The noise of the active load transistors M3 and M4 also contributes to the input-referred noise. This contribution is approximately equal to the contribution from M1 and M2 when the transconductances are matched, which roughly doubles the noise compared to a simple resistive load. Cascoding the active load, which is done in some high-performance designs, does not reduce this noise contribution because the cascode transistors are in the signal path.


Power Supply Rejection

Power supply rejection ratio (PSRR) describes how effectively the op-amp’s differential gain rejects variations in the supply voltage. A variation $\Delta V_{DD}$ on the supply that appears at the output as $\Delta V_{out}$ gives a PSRR of $\Delta V_{out} / \Delta V_{DD$ referred to the input.

Supply variations reach the output through several paths: through the tail current source (if its output resistance is finite, a supply variation modulates the tail current and therefore the output), through the PMOS current source in the second stage (which sets the quiescent current and output voltage), and through direct capacitive coupling from supply to high-impedance nodes. The Miller compensation capacitor provides a path for high-frequency supply noise to reach the compensation node, which degrades PSRR at high frequencies.

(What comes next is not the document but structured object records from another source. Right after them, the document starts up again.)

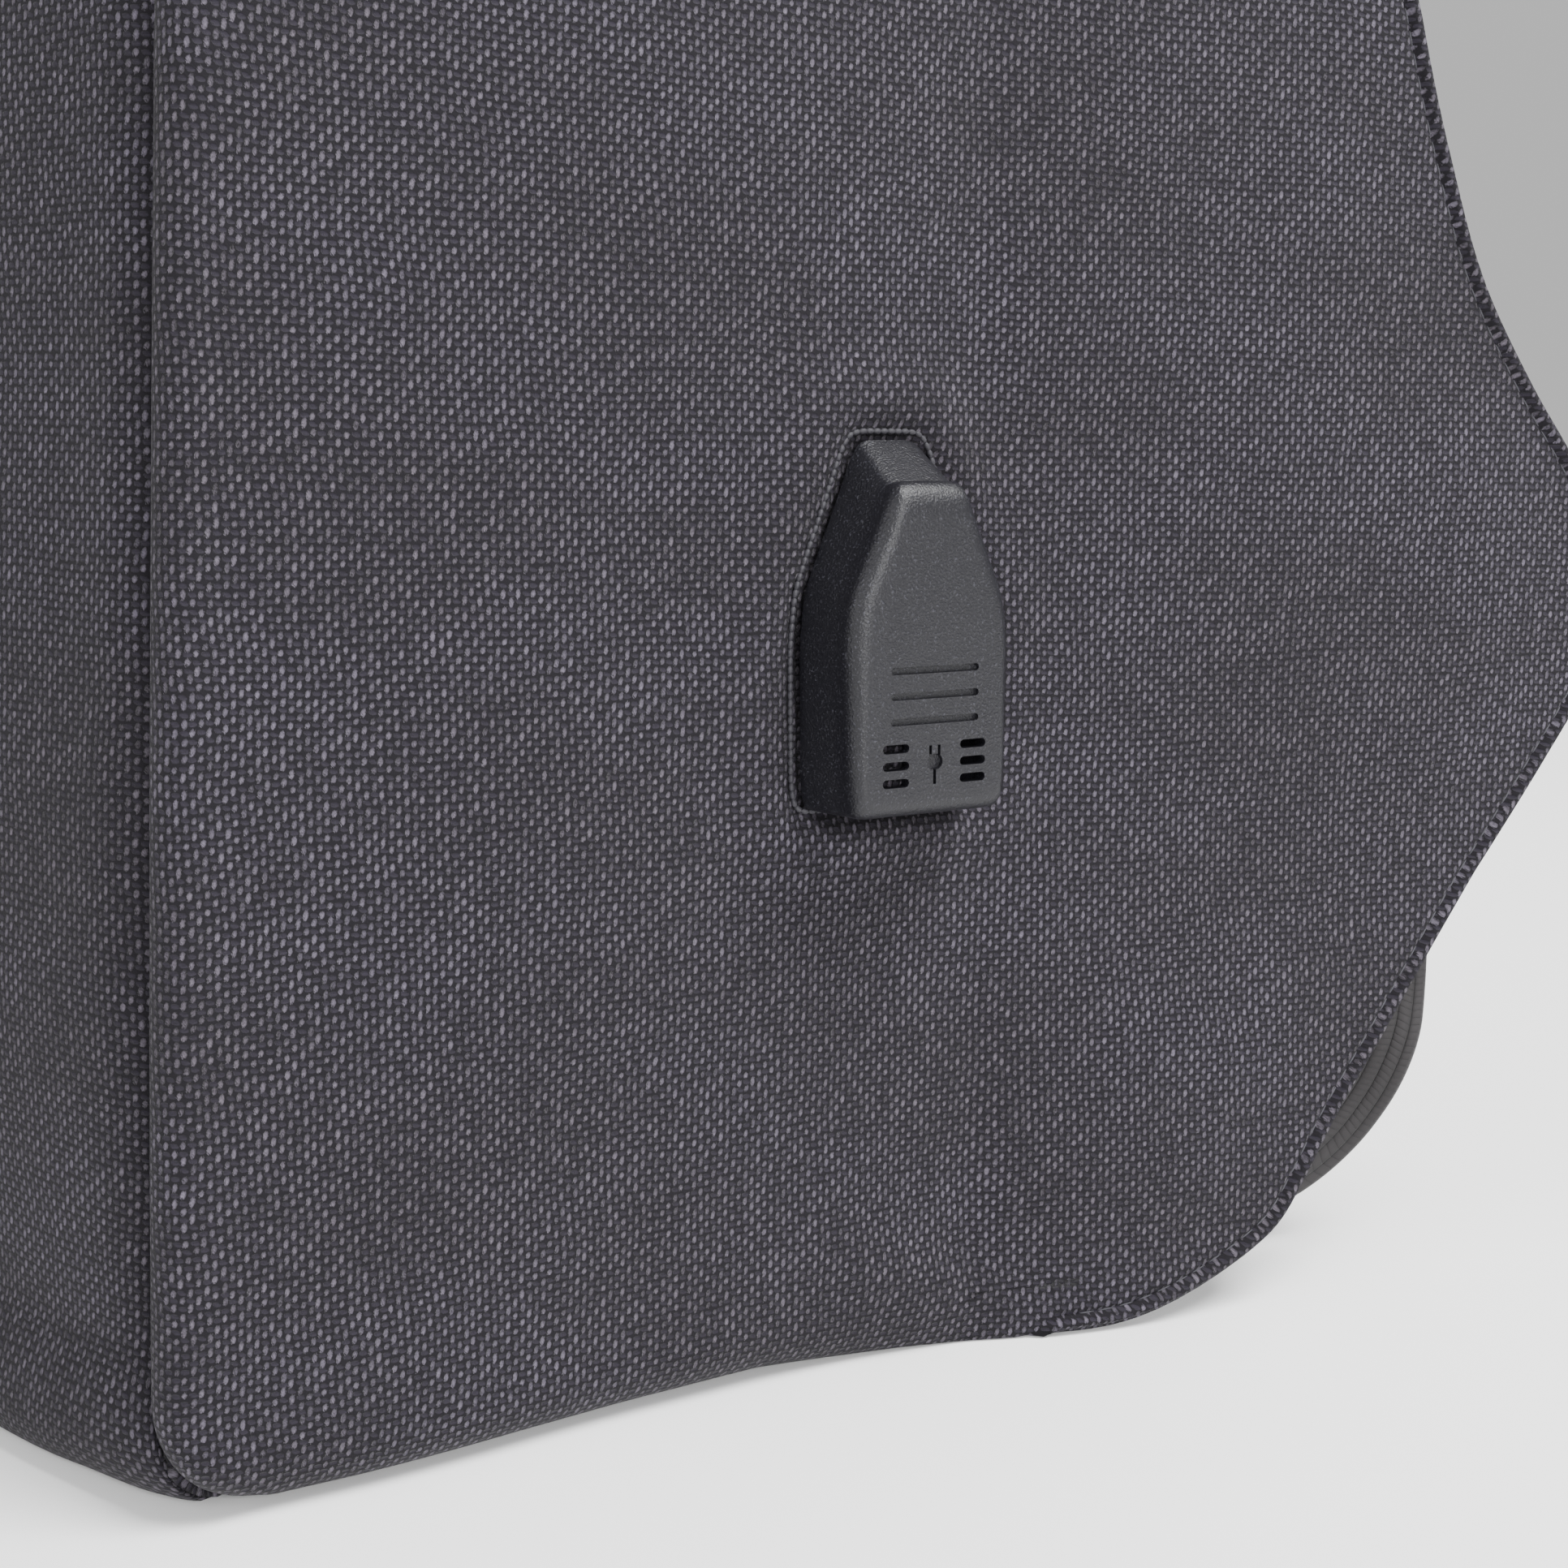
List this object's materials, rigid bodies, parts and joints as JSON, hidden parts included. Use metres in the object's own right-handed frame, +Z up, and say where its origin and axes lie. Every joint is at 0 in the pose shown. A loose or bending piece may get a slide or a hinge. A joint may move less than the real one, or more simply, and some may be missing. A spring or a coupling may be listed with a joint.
{
  "type": "anti theft backpack",
  "caption": "Cloth backpack with hidden rear zip behind free side flaps, padded back and straps, grab handle and a hooded charging port on the right side.",
  "frame": {"origin": "centre of the base's underside, on the ground plane", "axes": "+Z up towards the grab handle, -Y the bag's front, +Y the side worn against the back, +X the side with the charging port"},
  "size_m": [0.3334, 0.2132, 0.4906],
  "materials": {
    "body_cloth": "plain-woven melange polyester, matte",
    "back_cloth": "dark spacer mesh, matte",
    "strap_cloth": "padded woven cloth, matte",
    "webbing": "ribbed polyester webbing",
    "zip_tape": "woven zip tape with coil teeth",
    "hood_plastic": "fine spark-textured satin plastic",
    "buckle_plastic": "satin moulded plastic",
    "socket_metal": "bright formed sheet",
    "slider_metal": "dark satin metal"
  },
  "bodies": {
    "root": {"side_panel_right": "body_cloth", "side_panel_left": "body_cloth", "front_panel": "body_cloth", "base_panel": "back_cloth", "back_panel": "back_cloth", "zip_tape": "zip_tape", "shoulder_strap_right": "strap_cloth", "shoulder_strap_left": "strap_cloth", "ladder_lock_right": "buckle_plastic", "ladder_lock_left": "buckle_plastic", "strap_webbing_right": "webbing", "strap_webbing_left": "webbing", "grab_handle": "strap_cloth", "usb_hood": "hood_plastic", "usb_socket_shell": "socket_metal", "usb_socket_tongue": "buckle_plastic", "zip_slider_right": "slider_metal", "zip_slider_left": "slider_metal"}
  },
  "joints": []
}
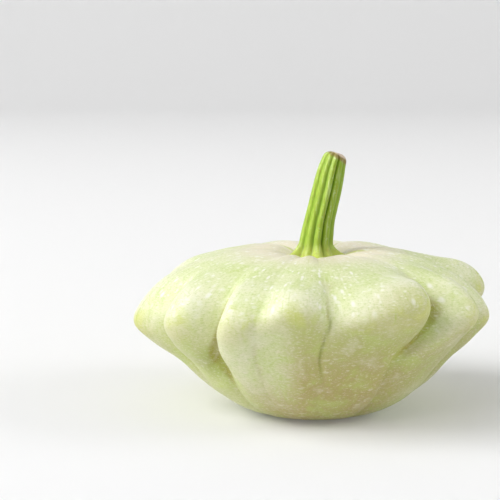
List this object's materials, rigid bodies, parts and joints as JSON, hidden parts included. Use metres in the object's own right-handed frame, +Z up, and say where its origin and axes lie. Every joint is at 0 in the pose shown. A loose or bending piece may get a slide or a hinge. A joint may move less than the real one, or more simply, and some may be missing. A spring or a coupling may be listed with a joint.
{
  "type": "pattypan squash",
  "caption": "Pattypan squash: a flat, scalloped summer squash with rounded lobes round its edge and a short ribbed stalk, resting on its blossom end.",
  "frame": {"origin": "middle of the flat spot at the blossom end, which the squash rests on", "axes": "+Z up through the stalk, -Y towards the front, where the sharp crease between two lobes runs down, +X towards the side that the stalk leans to"},
  "size_m": [0.1394, 0.1347, 0.102],
  "materials": {
    "rind": "satin",
    "stalk": "satin"
  },
  "bodies": {
    "root": {"fruit": "rind", "stalk": "stalk"}
  },
  "joints": []
}
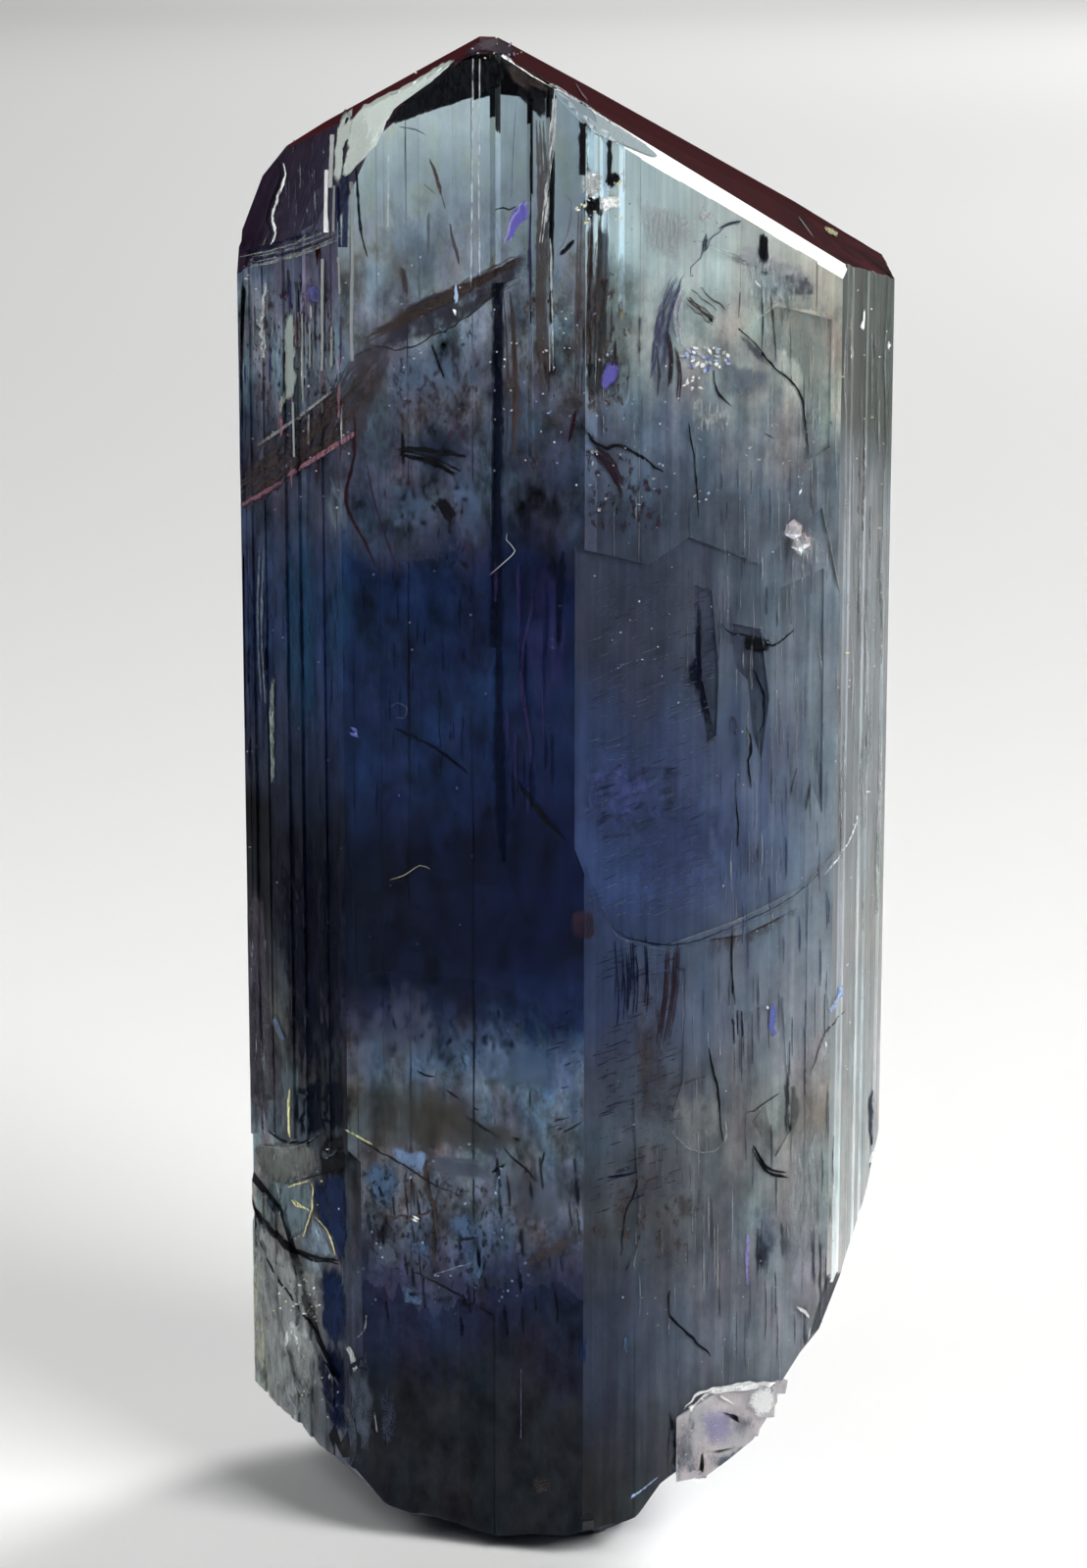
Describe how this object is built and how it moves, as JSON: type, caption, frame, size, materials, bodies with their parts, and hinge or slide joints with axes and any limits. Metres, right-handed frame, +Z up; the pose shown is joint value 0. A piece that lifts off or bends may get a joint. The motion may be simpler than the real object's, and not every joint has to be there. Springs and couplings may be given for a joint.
{
  "type": "tanzanite crystal",
  "caption": "Upright natural tanzanite crystal: a flattened, striated prism with a roof-shaped top, a broken foot it stands on and a small pale crystal grown into the foot.",
  "frame": {"origin": "centre of the bounding box's base, on the flat patch of the broken foot that the crystal stands on", "axes": "+Z up the crystal's length to its roof-shaped top, +X to the right across its width as seen from the front, +Y from the front to the back through its depth"},
  "size_m": [0.0181, 0.012, 0.0417],
  "materials": {
    "tanzanite": "clear zoisite crystal, grey blue at the top and deep violet blue below, with natural striated and broken faces",
    "pale_zoisite": "cloudy pale lavender crystal and white grains",
    "inclusion": "brown violet healed fractures and dark mineral specks inside the crystal",
    "lint": "fine pale dust fibres lying on the faces"
  },
  "bodies": {
    "root": {"tanzanite_crystal": "tanzanite"}
  },
  "joints": []
}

A well-designed op-amp achieves 60 to 80 dB of PSRR at DC through high-impedance current sources and cascode structures. PSRR degrades with frequency, typically at 20 dB per decade above the dominant pole, because the feedback loop that suppresses supply variations requires gain that decreases at high frequencies. In a high-precision ADC reference driver application, PSRR at the switching frequencies of nearby digital circuits is often the binding constraint, and layout techniques such as separate supply routing, shielding, and substrate contact placement are used alongside the circuit design to meet the system’s noise budget.